Par conséquent, si la Cour d’appel n’infirme pas la décision rendue, l’employeur ne peut plus simplement conclure à l’absence d’emploi convenable au sein de son établissement : afin de respecter les limitations fonctionnelles du travailleur, il doit aussi analyser les possibilités raisonnables de l’accommoder en adaptant son poste actuel ou même un autre poste.

Dans l’affaire Caron, l’employeur avait informé le travailleur et la Commission de la santé et de la sécurité du travail (CSST) qu’aucun emploi convenable respectant ses limitations fonctionnelles n’était disponible. La CSST avait donc convenu d’élaborer un programme de réadaptation individualisé afin de lui permettre de trouver un nouvel emploi ailleurs sur le marché du travail.

Le travailleur a contesté cette décision jusqu’à la Commission des lésions professionnelles (CLP), arguant que l’employeur devait remplir son obligation d’accommodement imposée par la Charte. Plus spécifiquement, le travailleur prétendait que l’employeur pouvait adapter un poste afin que ses limitations fonctionnelles soient respectées.

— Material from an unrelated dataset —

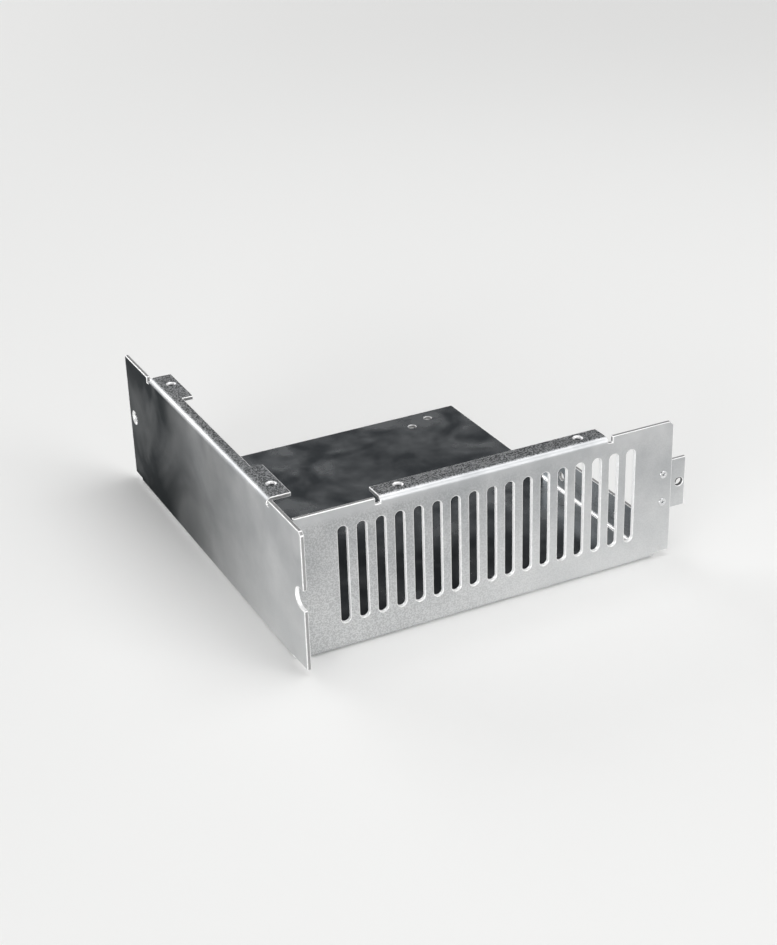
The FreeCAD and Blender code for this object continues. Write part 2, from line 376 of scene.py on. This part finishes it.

La CLP a rejeté la contestation du travailleur2. Elle a retenu que la CSST et la CLP ne pouvaient pas ordonner des mesures de réparation autres que celles prévues par la LATMP. Conformément à la jurisprudence antérieure fortement majoritaire, la CLP a réitéré que le processus de réadaptation prévu par la LATMP constitue en soi un accommodement raisonnable, tel qu’exigé par la Charte.

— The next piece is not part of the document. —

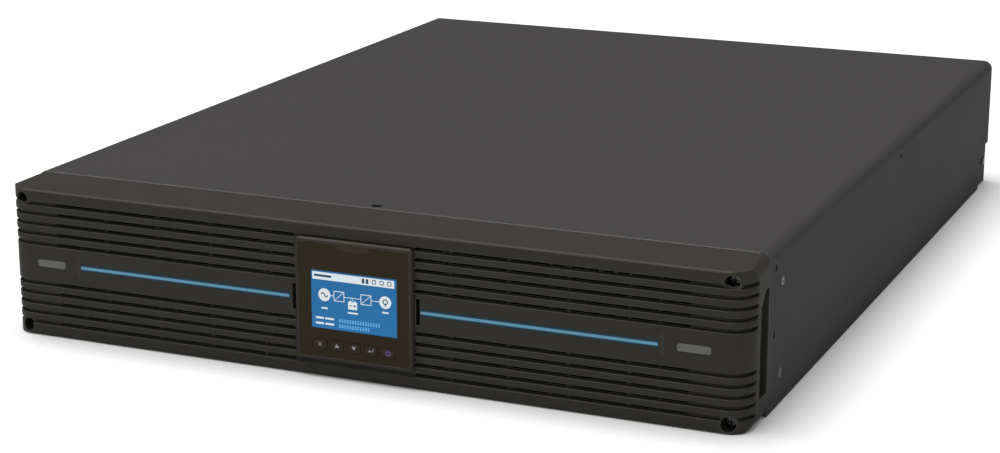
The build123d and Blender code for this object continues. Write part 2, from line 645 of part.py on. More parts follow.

Le travailleur a porté cette décision en Cour supérieure par une requête en révision judiciaire, prétendant que la décision de la CLP était déraisonnable.

Décision de la Cour supérieure

La Cour supérieure a conclu que la CLP avait erré en refusant d’imposer à l’employeur un devoir d’accommodement raisonnable en vertu de la Charte.

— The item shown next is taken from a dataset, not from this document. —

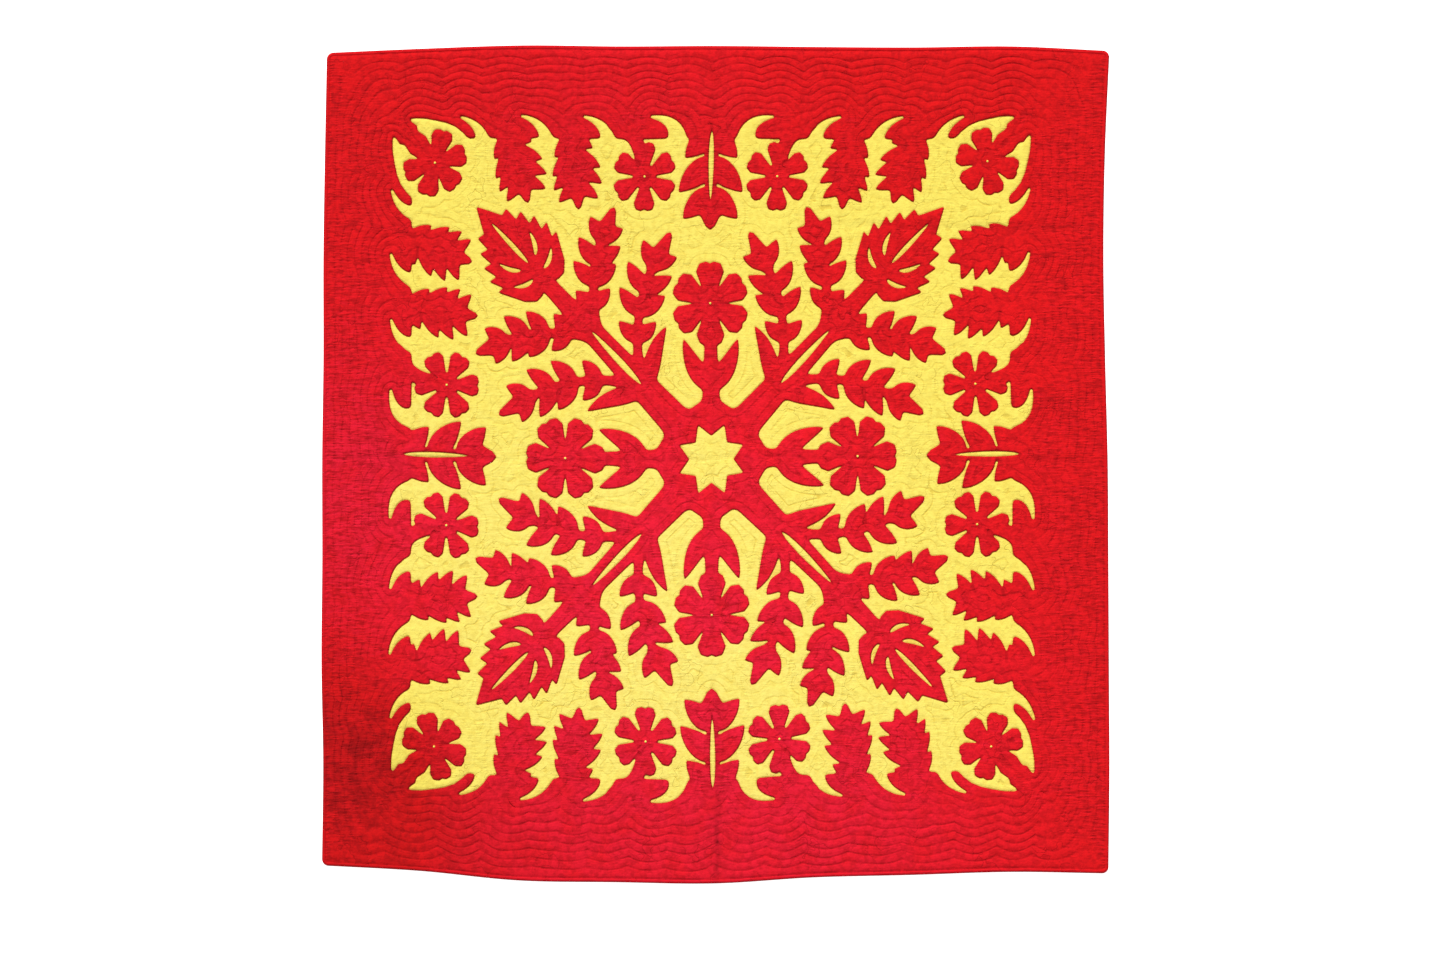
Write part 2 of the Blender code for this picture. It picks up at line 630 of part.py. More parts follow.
def build():
    for old in list(bpy.data.objects):
        bpy.data.objects.remove(old, do_unlink=True)
    field = pattern_field()
    field_origin = -(field.shape[0] - 1) / 2 * GRID_STEP
    cuts = trace(field, 0.0, GRID_STEP, field_origin)
    cuts = [loop + DESIGN_SHIFT for loop in cuts if abs(loop_area(loop)) > LEAST_AREA]
    fine = [lay_out(loop) for loop in cuts]
    ruler, origin = echo_ruler(fine, field, field_origin)
    outlines = [thin_loop(loop, OUTLINE_THIN) for loop in fine if abs(loop_area(loop)) > LEAST_LOOP]
    plant = min(outlines, key=loop_area)
    holes = [loop for loop in outlines if loop is not plant and within(loop[:1], [plant])[0]]
    openings = [loop for loop in outlines
                if loop is not plant and not any(loop is hole for hole in holes)]
    rim = rim_loop(RIM_INSET, RIM_STRAIGHT, RIM_ARC)
    frame_outlines = [rim] + openings
    plant_outlines = [plant] + holes

    def split(loops, outlines):
        kept = within(np.array([loop[0] for loop in loops]), outlines)
        return [loop for loop, inside in zip(loops, kept) if inside]

    rings = [loop for row in RING_LEVELS for loop in ring_loops(ruler, origin, row, RING_THIN)]
    folds = fold_lines(ruler, origin, lambda rows: rows < -0.40)
    folds += [point for row, gap in CUT_POINTS for point in loose_points(ruler, origin, row, gap)]
    lip = rim_loop(BINDING_WIDTH + 0.002, RIM_STRAIGHT, RIM_ARC)

    def cut_top(points, edge):
        rows = sample(ruler, points, RULER_STEP, origin)
        height = CUT_LOW + (CUT_HIGH - CUT_LOW) * bump(-rows) + fold_height(points)
        flat = rim_gap(points) < 0.0006
        height[flat] = CUT_LOW
        height[list(edge)] = CUT_LOW
        return height

    def level(value):
        return lambda points, edge: np.full(len(points), value)

    frame_top = triangulate(frame_outlines, [lip] + split(rings, frame_outlines),
                            split(folds, frame_outlines))
    frame = solid_from("applique_frame", frame_outlines, frame_top,
                       triangulate(frame_outlines, [], []), cut_top, level(CUT_UNDER))
    plant_top = triangulate(plant_outlines, split(rings, plant_outlines), split(folds, plant_outlines))
    centre = solid_from("applique_centre", plant_outlines, plant_top,
                        triangulate(plant_outlines, [], []), cut_top, level(CUT_UNDER))

    def body_top(points, edge):
        rows = sample(ruler, points, RULER_STEP, origin)
        first = BODY_LOW + (BODY_HIGH - BODY_LOW) * np.clip(
            (rows - HILL_FOOT) / (HILL_TOP - HILL_FOOT), 0.0, 1.0)
        later = BODY_VALLEY + (BODY_HIGH - BODY_VALLEY) * bump(rows - 0.35)
        height = np.where(rows > HILL_TOP, later, first)
        return height + np.where(rows > HILL_FOOT + 0.02, fold_height(points), 0.0)

    hills = ring_loops(ruler, origin, HILL_FOOT, HILL_THIN)
    hills = [loop for loop in hills if len(loop) > 3]
    body_folds = fold_lines(ruler, origin, lambda rows: rows > 0.60)
    crests = [point for row, gap in HILL_POINTS for point in loose_points(ruler, origin, row, gap)]
    body_folds = split(body_folds, hills) + split(crests, hills)
    step = rim_loop(STEP_INSET, RIM_STRAIGHT, RIM_ARC)
    floor = rim_loop(FLOOR_INSET, RIM_STRAIGHT, RIM_ARC)

    def body_under(points, edge):
        height = np.zeros(len(points))
        raised = within(points, [floor * 0.9999]) == 0
        height[raised] = RIM_UNDER
        on_floor = np.zeros(len(points), bool)
        for x, y in floor:
            on_floor |= np.hypot(points[:, 0] - x, points[:, 1] - y) < 1e-5
        height[on_floor] = 0.0
        return height

    body = solid_from("quilt_body", [rim], triangulate([rim], hills, body_folds),
                      triangulate([rim], [step, floor], []), body_top, body_under)
    binding = bound_edge("binding")
    dye(body, "yellow_cotton", (0.92, 0.76, 0.125))
    dye(frame, "red_cotton_frame", (0.68, 0.012, 0.020))
    dye(centre, "red_cotton_centre", (0.68, 0.012, 0.020))
    dye(binding, "red_cotton_binding", (0.60, 0.010, 0.018))
    parts = (body, frame, centre, binding)
    low = min(v.co.x for part in parts for v in part.data.vertices)
    high = max(v.co.x for part in parts for v in part.data.vertices)
    near = min(v.co.y for part in parts for v in part.data.vertices)
    far = max(v.co.y for part in parts for v in part.data.vertices)
    for part in parts:
        for v in part.data.vertices:
            v.co.x -= (low + high) / 2
            v.co.y -= (near + far) / 2


build()
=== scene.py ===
"""The looks of a flat two-colour bed cover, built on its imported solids."""
import json
import math

import bpy
import numpy as np
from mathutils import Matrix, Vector, kdtree, noise
from mathutils.geometry import delaunay_2d_cdt

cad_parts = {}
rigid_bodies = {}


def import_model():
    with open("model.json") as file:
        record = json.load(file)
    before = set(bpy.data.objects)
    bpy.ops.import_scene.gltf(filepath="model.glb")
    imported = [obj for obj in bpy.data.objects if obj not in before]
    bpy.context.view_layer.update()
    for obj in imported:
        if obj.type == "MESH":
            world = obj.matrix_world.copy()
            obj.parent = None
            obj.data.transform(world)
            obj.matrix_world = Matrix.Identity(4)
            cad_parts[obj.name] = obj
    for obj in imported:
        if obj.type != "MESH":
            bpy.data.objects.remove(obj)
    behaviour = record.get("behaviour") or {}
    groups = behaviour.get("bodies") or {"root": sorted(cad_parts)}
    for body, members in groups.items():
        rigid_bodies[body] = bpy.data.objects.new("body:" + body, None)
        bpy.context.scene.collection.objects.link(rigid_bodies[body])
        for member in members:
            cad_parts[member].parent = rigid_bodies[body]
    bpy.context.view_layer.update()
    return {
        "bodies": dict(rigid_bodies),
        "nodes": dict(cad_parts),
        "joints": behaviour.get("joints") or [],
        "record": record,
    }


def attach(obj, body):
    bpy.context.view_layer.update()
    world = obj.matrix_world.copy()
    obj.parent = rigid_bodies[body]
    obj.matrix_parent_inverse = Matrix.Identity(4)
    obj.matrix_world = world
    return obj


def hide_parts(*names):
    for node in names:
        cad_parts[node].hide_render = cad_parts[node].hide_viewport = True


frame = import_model()

# Heights, in metres.
BACK_PUFF = 0.0009
BODY_HIDDEN = 0.0032
BODY_EDGE = 0.0036
BODY_PUFF = 0.0017
CUT_UNDER = 0.0036
CUT_EDGE = 0.0052
CUT_PUFF = 0.0021
CUT_LIFT = 0.0004
RIM_UNDER = 0.0014
BINDING_TOP = 0.0066
BINDING_LIP = 0.0010
BINDING_FACE = 0.0040
BINDING_CRINKLE = 0.0005
CRINKLE_FINE = 0.00045
CRINKLE_BROAD = 0.0004
# Flat sizes of the sheets, in metres.
# Widths from the outer edge or from a cut edge, in metres.
BINDING_WALL = 0.0015
BINDING_WIDTH = 0.0120
TURNED_EDGE = 0.0026
RIM_GUARD = 0.002
RIM_INSET = 0.0019
STEP_INSET = 0.0130
FLOOR_INSET = 0.0145
BODY_RISE = 0.0030
RIM_LIFT = 0.0035
LOFT_FADE = 0.004
SWELL_FADE = 0.030
# Points along each side of the rim and round each corner.
RIM_STRAIGHT = 150
RIM_ARC = 9
# Echo quilting.
RULER_MARGIN = 0.02
ECHO_GAP = 0.0254
BORDER_ROWS = 9
RIM_ROUND = 2.2
BORDER_FROM = 0.225
BORDER_TO = 0.315
RULER_STEP = 0.005
ROW_WOBBLE = 0.17
ROW_FADE = 1.5
SCALLOP = 0.140
SCALLOP_ROWS = 0.72
SCALLOP_MEAN = 0.64
SCALLOP_DRIFT = 0.45
SIDE_SCALLOP = 0.6
ROW_PARTS = (0.0, 0.16, 0.5, 0.84)
CLEAR_ROWS = 0.3
YELLOW_ROWS = 4
RED_EDGES = (-0.0013, -0.0042)
YELLOW_EDGES = (0.0015, 0.0045)
LINE_THIN = 0.0005
LINE_GAP = 0.0125
BACK_THIN = 0.0020
BACK_GAP = 0.040
LEAST_LOOP = 0.00006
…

Plus spécifiquement, la Cour a estimé que la CLP aurait dû déterminer si l’employeur faisait preuve de discrimination à l’égard du travailleur en prétendant qu’il n’avait pas d’emploi convenable à lui offrir. Si oui, la CLP aurait dû appliquer l’article 49 de la Charte et ordonner à l’employeur d’accommoder le travailleur. Par conséquent, la Cour supérieure a renvoyé le dossier à la CLP, lui demandant de se prononcer sur la contestation du travailleur en tenant compte des exigences de la Charte en matière d’accommodement raisonnable.

Encore plus étonnant, la Cour supérieure a ouvert la porte à une contestation sur la constitutionnalité du délai d’exercice du droit de retour au travail prévu à l’article 240 de la LATMP (1 an ou 2 ans, selon le nombre de salariés de l’établissement), suggérant qu’il puisse éventuellement être déclaré inopérant.

Conclusion

Si la décision de la Cour supérieure devait être confirmée par la Cour d’appel, la CSST ainsi que la CLP devrait dorénavant analyser, dans ce type de dossier, la faisabilité pour l’employeur de modifier les tâches du poste pré-lésionnel afin de le rendre convenable, tant que cela n’impose pas à l’employeur une contrainte excessive. Les employeurs devront ainsi se soumettre à un exercice complet d’analyse des possibilités d’accommoder un travailleur, sans quoi il devra démontrer une contrainte excessive pour justifier son impossibilité de l’accommoder.


1 Alain Caron c. Centre Miriam, 2012 QCCLP 3625.
2 Caron c. Commission des lésions professionnelles, 2014 QCCS 2580.